### Supplied records
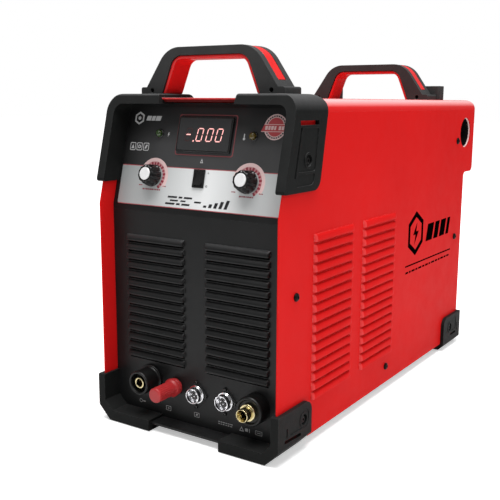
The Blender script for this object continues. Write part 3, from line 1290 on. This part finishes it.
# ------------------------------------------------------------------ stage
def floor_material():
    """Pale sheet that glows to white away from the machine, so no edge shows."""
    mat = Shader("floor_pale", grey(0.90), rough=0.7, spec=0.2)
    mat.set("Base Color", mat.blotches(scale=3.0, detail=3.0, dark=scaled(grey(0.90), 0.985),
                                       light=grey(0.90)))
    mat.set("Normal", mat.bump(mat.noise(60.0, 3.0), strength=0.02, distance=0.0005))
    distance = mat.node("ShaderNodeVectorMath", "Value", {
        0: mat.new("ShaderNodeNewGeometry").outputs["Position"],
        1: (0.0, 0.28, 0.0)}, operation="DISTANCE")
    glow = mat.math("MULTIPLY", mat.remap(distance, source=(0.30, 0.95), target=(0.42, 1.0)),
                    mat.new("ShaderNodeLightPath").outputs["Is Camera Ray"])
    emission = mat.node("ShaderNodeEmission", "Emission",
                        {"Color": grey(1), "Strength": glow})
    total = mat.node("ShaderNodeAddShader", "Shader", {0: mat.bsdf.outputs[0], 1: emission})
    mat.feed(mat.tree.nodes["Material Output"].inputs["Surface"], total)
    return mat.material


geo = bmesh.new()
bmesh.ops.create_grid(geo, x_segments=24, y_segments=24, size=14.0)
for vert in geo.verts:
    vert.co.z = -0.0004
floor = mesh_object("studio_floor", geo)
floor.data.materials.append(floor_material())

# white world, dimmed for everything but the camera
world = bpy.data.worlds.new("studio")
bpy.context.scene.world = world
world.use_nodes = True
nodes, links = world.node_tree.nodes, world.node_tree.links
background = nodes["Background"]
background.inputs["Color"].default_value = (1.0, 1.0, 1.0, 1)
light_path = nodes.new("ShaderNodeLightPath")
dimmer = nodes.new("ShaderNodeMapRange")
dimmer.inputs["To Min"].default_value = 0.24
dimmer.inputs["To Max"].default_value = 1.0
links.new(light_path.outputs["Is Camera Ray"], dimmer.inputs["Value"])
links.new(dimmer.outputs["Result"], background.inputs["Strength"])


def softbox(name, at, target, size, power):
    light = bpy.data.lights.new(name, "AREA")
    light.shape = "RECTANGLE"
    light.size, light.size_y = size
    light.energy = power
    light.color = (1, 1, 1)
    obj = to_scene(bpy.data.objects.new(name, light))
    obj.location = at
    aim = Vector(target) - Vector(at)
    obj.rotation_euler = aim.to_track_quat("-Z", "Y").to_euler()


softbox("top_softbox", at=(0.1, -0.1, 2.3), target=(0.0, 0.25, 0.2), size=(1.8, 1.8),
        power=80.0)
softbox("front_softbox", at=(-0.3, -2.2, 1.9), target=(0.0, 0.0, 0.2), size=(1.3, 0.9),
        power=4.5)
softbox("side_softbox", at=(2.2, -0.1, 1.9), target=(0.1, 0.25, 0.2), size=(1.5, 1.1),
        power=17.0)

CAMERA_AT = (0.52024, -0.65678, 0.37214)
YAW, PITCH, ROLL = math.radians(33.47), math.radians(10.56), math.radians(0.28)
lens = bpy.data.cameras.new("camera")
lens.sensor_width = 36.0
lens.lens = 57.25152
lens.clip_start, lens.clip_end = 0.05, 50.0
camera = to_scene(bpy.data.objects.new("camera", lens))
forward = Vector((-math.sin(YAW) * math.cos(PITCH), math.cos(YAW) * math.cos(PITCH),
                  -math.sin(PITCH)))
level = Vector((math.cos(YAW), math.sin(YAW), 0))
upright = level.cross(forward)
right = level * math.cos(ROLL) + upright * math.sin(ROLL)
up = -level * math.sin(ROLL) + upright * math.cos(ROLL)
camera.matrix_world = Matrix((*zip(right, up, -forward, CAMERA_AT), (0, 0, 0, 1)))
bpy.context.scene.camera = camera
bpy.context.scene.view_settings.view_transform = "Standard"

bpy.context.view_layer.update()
--
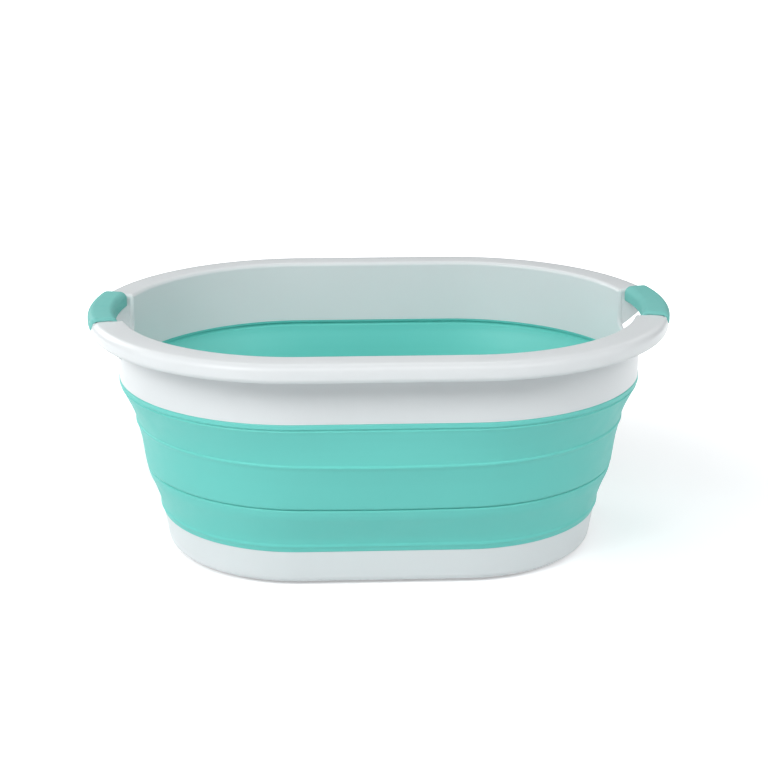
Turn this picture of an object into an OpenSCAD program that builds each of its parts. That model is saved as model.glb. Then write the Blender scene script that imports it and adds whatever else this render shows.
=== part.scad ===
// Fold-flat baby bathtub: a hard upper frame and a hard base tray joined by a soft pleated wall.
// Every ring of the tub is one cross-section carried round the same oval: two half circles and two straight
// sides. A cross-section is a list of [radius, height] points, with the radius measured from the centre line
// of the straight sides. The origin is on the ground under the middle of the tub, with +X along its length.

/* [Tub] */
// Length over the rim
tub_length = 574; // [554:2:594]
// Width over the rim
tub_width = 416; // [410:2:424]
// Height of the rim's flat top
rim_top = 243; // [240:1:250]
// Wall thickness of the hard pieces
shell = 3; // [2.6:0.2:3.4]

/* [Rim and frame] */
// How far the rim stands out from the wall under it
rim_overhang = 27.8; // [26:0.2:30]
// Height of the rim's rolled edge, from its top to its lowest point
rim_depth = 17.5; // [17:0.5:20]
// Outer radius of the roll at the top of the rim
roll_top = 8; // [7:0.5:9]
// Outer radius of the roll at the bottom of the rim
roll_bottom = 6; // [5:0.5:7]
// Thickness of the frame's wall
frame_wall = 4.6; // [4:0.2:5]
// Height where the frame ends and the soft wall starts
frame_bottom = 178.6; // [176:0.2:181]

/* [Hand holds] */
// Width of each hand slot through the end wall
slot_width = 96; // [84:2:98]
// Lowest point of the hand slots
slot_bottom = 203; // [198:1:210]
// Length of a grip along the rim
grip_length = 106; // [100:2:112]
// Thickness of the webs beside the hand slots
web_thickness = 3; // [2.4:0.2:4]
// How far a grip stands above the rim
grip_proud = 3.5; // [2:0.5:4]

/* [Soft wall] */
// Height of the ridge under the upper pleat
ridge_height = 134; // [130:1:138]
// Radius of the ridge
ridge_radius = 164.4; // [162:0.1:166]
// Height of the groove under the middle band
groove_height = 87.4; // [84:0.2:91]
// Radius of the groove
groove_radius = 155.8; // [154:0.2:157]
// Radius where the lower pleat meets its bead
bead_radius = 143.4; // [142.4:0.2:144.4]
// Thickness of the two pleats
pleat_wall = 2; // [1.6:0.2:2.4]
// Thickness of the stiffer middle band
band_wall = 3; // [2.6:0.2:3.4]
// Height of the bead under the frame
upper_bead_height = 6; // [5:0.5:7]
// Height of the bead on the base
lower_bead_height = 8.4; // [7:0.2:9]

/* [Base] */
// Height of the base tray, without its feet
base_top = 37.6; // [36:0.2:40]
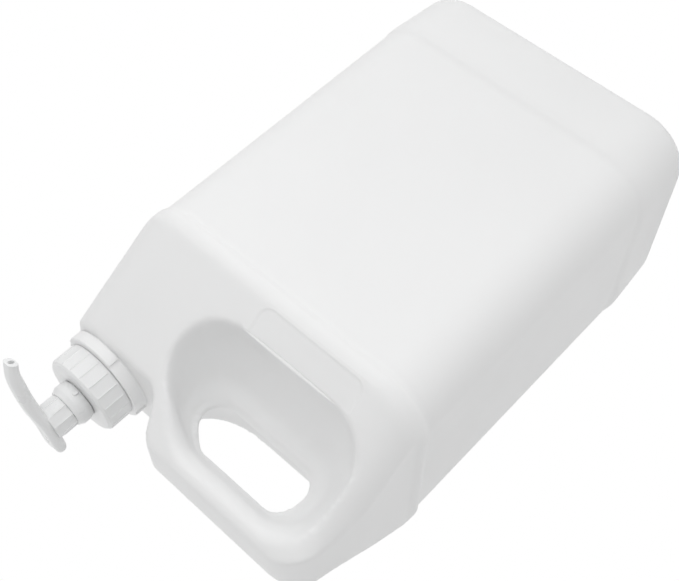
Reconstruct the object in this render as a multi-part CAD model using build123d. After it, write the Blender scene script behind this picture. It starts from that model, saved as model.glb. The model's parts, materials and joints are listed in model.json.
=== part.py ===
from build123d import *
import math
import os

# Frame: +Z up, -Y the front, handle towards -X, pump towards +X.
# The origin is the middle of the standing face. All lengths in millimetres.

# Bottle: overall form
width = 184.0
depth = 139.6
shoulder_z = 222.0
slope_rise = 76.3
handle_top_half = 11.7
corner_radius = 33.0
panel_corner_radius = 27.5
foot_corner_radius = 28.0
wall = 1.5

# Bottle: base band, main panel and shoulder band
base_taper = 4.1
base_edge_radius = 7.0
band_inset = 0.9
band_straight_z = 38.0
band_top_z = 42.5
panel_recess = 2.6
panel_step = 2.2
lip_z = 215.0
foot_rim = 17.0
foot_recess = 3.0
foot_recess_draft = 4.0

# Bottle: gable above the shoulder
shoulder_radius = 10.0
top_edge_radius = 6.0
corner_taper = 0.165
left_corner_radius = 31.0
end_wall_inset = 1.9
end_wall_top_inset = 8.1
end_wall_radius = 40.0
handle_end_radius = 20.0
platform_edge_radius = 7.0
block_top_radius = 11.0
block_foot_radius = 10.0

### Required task
Read the entries and select each line where the word "that" is found.

### Complete answer
    """Pale sheet that glows to white away from the machine, so no edge shows."""
Turn this picture of an object into an OpenSCAD program that builds each of its parts. That model is saved as model.glb. Then write the Blender scene script that imports it and adds whatever else this render shows.
Reconstruct the object in this render as a multi-part CAD model using build123d. After it, write the Blender scene script behind this picture. It starts from that model, saved as model.glb. The model's parts, materials and joints are listed in model.json.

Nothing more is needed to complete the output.